This is part of Experimentation
Creating machine learning models using NLP& text analysis which can absorb information (inputs) from PO and Invoice line descriptions, supplier names, GL codes, and other data to predict an appropriate spend category (output). With NLP as part of an enterprise's overall spend analytics solution, companies gain new insight into their spend. We can quickly see how much an organization spending with a global vendor, even if purchases were made through different channels, in different locations. The organization will start to see sizable cost reduction, as NLP identifies and continues to improve its identification of maverick spend and, see who is spending the most, even identify areas of savings based on the analyses.
The mentioned project is a classification problem. Used major classification algorithms Naive Bayes , KNN , Decision Tree , Random Forests , Boosting , and then stacking of those algorithms. Since it was a multi class classification problem, we did not use any binary classification algorithms. Further , it has # imbalanced distribution. This means out of 7 categories , 2 categories have the major data. This was concerning.Part of the data in multiple languages. Though data was not that huge initially , so gave a shot to Naive Bayes. Then , for KNN it is a lazy algorithm.It was not giving a consistent result which was not helping. So , the random forest and stacked modelling came to rescue. Also, tried using SMOTE and other variations with data to check what algorithm works best.
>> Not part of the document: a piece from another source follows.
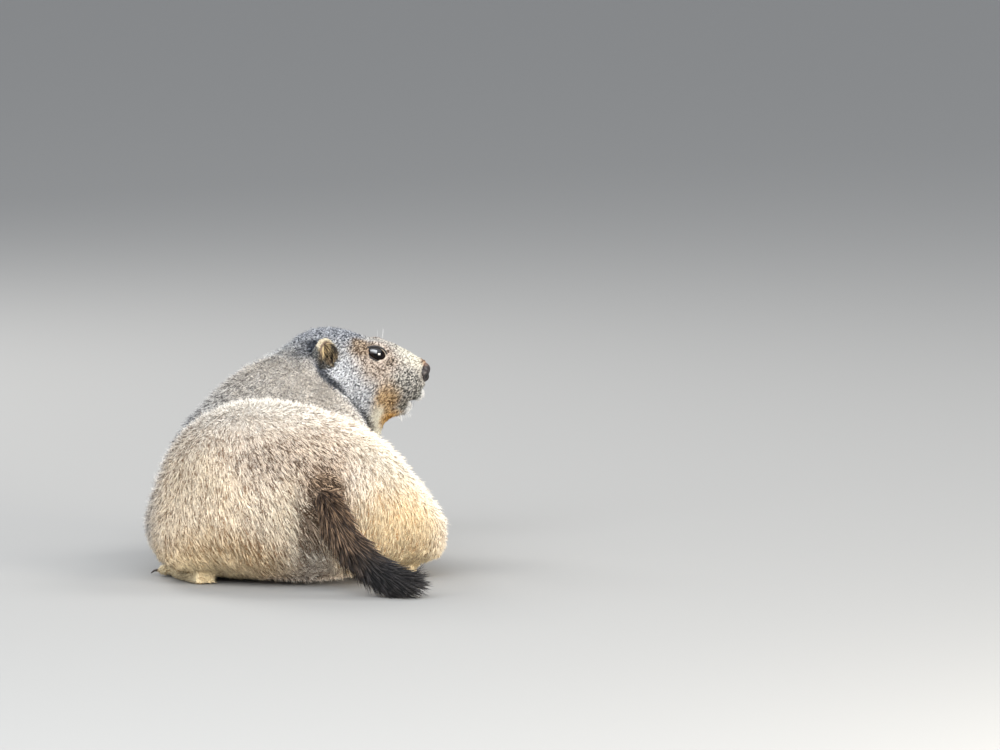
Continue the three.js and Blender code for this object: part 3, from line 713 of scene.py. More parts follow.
GROUND = (colour(238, 231, 222), colour(150, 143, 138), 0.42)
PATCHES = [
    # underneath
    (chest, (0, 60, 30), (90, 60, 60), 0.5, (236, 214, 180), (164, 128, 92), 0.45),
    (belly, (0, 0, 0), (110, 150, 40), 0.5, (234, 208, 168), (156, 120, 84), 0.45),
    # the slate shoulder and neck
    (chest, (-84, 0, 90), (36, 100, 90), 0.75, (232, 231, 230), (104, 106, 112), 0.48),
    (head, (-6, -66, -4), (44, 42, 42), 0.5, (236, 235, 233), (116, 118, 122), 0.42),
    # the rump, from its pale crest down
    (hips, (0, -40, 60), (140, 120, 110), 0.25, (250, 240, 227), (196, 172, 151), 0.42),
    (hips, (-14, 6, 166), (118, 110, 30), 0.6, (250, 245, 237), (216, 204, 192), 0.34),
    (hips, (-96, -34, 62), (48, 62, 62), 0.5, (255, 240, 216), (170, 130, 94), 0.34),
    (hips, (-20, -70, 112), (52, 40, 20), 0.6, (242, 228, 212), (124, 98, 78), 0.44),
    (hips, (-14, -84, 66), (42, 40, 30), 0.6, (255, 242, 220), (152, 118, 90), 0.36),
    (hips, (-9, -94, 54), (16, 20, 20), 0.7, (190, 158, 130), (92, 69, 52), 0.58),
    (hips, (4, -80, 84), (20, 26, 26), 0.7, (198, 170, 142), (78, 61, 48), 0.56),
    # the haunches, pale above and gold below
    (hips, (86, 4, 88), (58, 84, 56), 0.5, (248, 241, 228), (226, 208, 184), 0.36),
    (hips, (74, -60, 40), (56, 50, 44), 0.5, (255, 238, 204), (255, 204, 146), 0.3),
    (hips, (-80, -50, 22), (56, 60, 30), 0.5, (250, 228, 192), (200, 158, 114), 0.45),
    # both hind feet and both fore feet
    *both((hips, (90, 20, 0), (40, 90, 34), 0.5, (255, 238, 200), (226, 190, 140), 0.34)),
    *both((chest, (50, 96, 12), (30, 60, 26), 0.4, (232, 208, 172), (156, 122, 88), 0.45)),
    # the head's slate crown, the brown between the eyes, and the cream throat
    (head, (0, -30, 18), (32, 50, 22), 0.5, (212, 214, 219), (88, 93, 103), 0.56),
    (head, (0, 12, 6), (18, 22, 10), 0.5, (230, 223, 212), (128, 122, 116), 0.42),
    (head, (6, -18, -84), (40, 24, 40), 0.6, (252, 244, 230), (198, 182, 160), 0.36),
    *both(
        # white cheek, tan ring round the eye, brown behind it, grey side of the muzzle, ochre jaw
        (head, (36, -24, -30), (26, 34, 34), 0.45, (242, 243, 246), (108, 112, 120), 0.42),
        (head, (24, 2, -8), (16, 19, 20), 0.55, (230, 216, 202), (132, 112, 97), 0.48),
        (head, (22, -12, 6), (12, 10, 9), 0.5, (206, 186, 162), (106, 84, 66), 0.6),
        (head, (16, 26, -28), (12, 18, 15), 0.5, (222, 217, 208), (80, 80, 78), 0.52),
        (head, (20, 9.5, -40), (16, 12, 15), 0.5, (238, 208, 164), (134, 98, 58), 0.48),
        # dark ahead of the eye and on the lower lip, a cream stripe down the throat, dark behind the ear
        (head, (24, 13, -7), (10, 6, 4), 0.7, (182, 166, 150), (92, 82, 74), 0.56),
        (head, (9, 27, -47), (9, 7, 4.5), 0.5, (196, 192, 180), (64, 64, 58), 0.62),
        (head, (14, 2.5, -61), (26, 6.5, 17), 0.45, (255, 251, 236), (240, 226, 200), 0.18),
        (head, (32, -58, -8), (13, 12, 24), 0.5, (172, 173, 176), (44, 46, 50), 0.6)),
    # gold chin, cream top of the muzzle, dark lips, reddish edge above the nose, white fringes
    (head, (0, 13, -57), (22, 9, 9), 0.5, (250, 206, 132), (178, 124, 60), 0.4),
    (head, (0, 34, -6), (16, 24, 11), 0.5, (244, 239, 224), (190, 180, 160), 0.35),
    (head, (0, 38, -36), (15, 13, 9), 0.5, (200, 200, 193), (66, 68, 66), 0.56),
    (head, (0, 43, -10), (9, 4.5, 4), 0.6, (192, 160, 132), (118, 90, 70), 0.5),
    (head, (0, 30, -49), (5, 4.5, 5), 0.6, (252, 252, 250), (160, 160, 156), 0.3),
    (head, (0, 40, -39), (4.5, 5, 5), 0.6, (252, 252, 250), (160, 160, 156), 0.3),
]
# darker hair along the fold behind the cheek: painted shade of the crease
FOLD_SHADE_HAIR = (colour(130, 134, 142), colour(50, 54, 62), 0.66)
FOLD_RADII = (8.5 * MM, 3.6 * MM)  # where the dark fades out, and where it is full
RAGGED_SCALE, RAGGED_DETAIL = 90.0, 3.0  # of the noise that shifts the patches' edges
RAGGED = (7 * MM, 20 * MM)  # how far it shifts them, on the face and on the body
RAGGED_FROM = (50 * MM, 110 * MM)  # from the eyes, where the face's way ends and the body's begins
FOLD_RAGGED = 4 * MM
HALF = Vector((0.5, 0.5, 0.5))  # the mean of a noise's colour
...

Accuracy metric was not appropriate to our problem.Used confusion metrics. There also , focussed more on False positives for the categories. Also , the ROC-AUC score , which is independent of the threshold set for classification because it only considers the rank of each prediction and not its absolute value.
Data was text data with multiple languages and a limited number of characters like twitter. Since it was a purchase description we do not have any grammatical or lemmatizing kind of data processing.Majorly clean the data by using regular expression. I read the data and used some API for language translation and checked patterns. Then created a function using regular expressions and part of it was done using excel. API cannot be utilized due to organization restrictions, tried available python libraries. Then created a bag of words and did tf idf process to create features. Also, tried using stanford predefined models , but it was not relevant to our data.